Scale on Purpose, Not by Accident
Growth is not automatically good. Growth that outpaces your ability to deliver is just a faster way to disappoint more people and burn the reputation that got you here. But growth that's paced to your systems, staffed with people who hold the line, and watched through honest feedback loops — that kind of growth makes the business better, not just bigger.
The business you built is good for specific, nameable reasons. Write those reasons down. Decide which ones become systems and which ones stay human. Then grow at the speed that lets you keep every one of them. That's not a constraint on scaling. That's what scaling well actually means.
Frequently Asked Questions
How do I know if growth is hurting my quality?
Watch your leading indicators, not just revenue. Rising complaint rates, slower response times, more rework, and reviews that mention inconsistency are early signals that scale is outpacing your systems. If you only notice quality problems when churn spikes, you found out months too late.

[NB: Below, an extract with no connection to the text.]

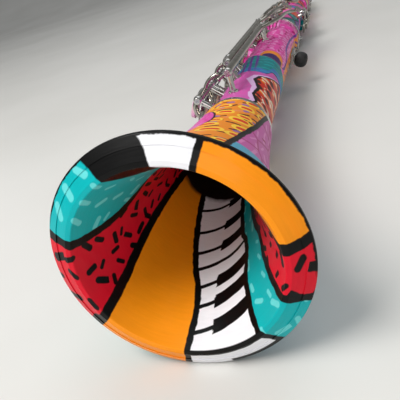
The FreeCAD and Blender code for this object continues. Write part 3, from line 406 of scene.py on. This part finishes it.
def paint_mouth(p):
    """The rim's face and the inside of the bell, which share one row of bands."""
    p.depth = mouth_depth(p)
    turn = round_mouth(p)
    u, v = turn * math.radians(27.0), p.depth
    wobble = p.noise(3.5, 3.0)

    def after(boundary):
        """The part past a boundary, counted on from the seam."""
        return turn.above(p.depth.profile(boundary[0]), 0.4)

    p.coat(ORANGE, 1.0)
    dashed_red(p, u, v, after(orange_red))
    stroked_teal(p, u, v, after(red_teal))
    p.coat(WHITE, after(teal_keys))
    paint_keys(p, turn)
    p.coat(ORANGE, after(keys_orange))
    dashed_red(p, u, v, after(orange_dashes), seed=2.0)
    stroked_teal(p, u, v, after(dashes_teal))
    p.coat(BLACK, after(teal_black))
    p.coat(WHITE, after(black_white))
    p.coat(ORANGE, after(white_orange))
    for boundary in (
        orange_red, red_teal, teal_keys, keys_orange, orange_dashes, dashes_teal, white_orange,
    ):
        p.coat(BLACK, ink(p, turn, boundary, wobble))
    # Deep in the throat the colour turns near black, darker past throat_depth.
    p.coat(THROAT_DARK, p.depth.above(throat_depth + p.noise(4.0) * 3.0, 1.5))


def paint_keys(p, turn):
    """The piano's keys, on the white band."""
    band = turn.within(teal_keys[0][0][1] + 1, keys_orange[0][-1][1], 0.3)
    level = p.depth - (key_side - turn) * key_slope + p.noise(6.0) * 0.8
    black_end = key_tips + p.noise(2.5) * 6.0
    lines = None
    for gap in key_gaps:
        across = (level - gap).abs()
        mark = across.below(0.8)
        if gap != key_without_black:
            mark = mark.max(across.below(2.5) * turn.below(black_end, 0.3))
        lines = mark if lines is None else lines.max(mark)
    lip_line = p.depth.within(-2.3 + p.noise(6.0) * 1.2, 0.2)
    outer_line = p.depth.below(-6.5) * turn.below(168.0, 0.4)
    inside = p.depth.above(0.2)
    p.coat(BLACK, band * (lines * inside).max(lip_line).max(outer_line))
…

Should I slow down growth to protect quality?
Sometimes — but not as a permanent strategy. The better move is to pace growth to the speed at which you can hire, train, and systematize. Growth that outruns your ability to deliver doesn't just hurt quality; it burns the reputation that made the growth possible in the first place.
What should I systematize first when scaling?
Start with the work that's repeated most often and the work where mistakes cost the most. Document those processes into clear standards before you add headcount, so new people inherit a proven way of working rather than guessing at it.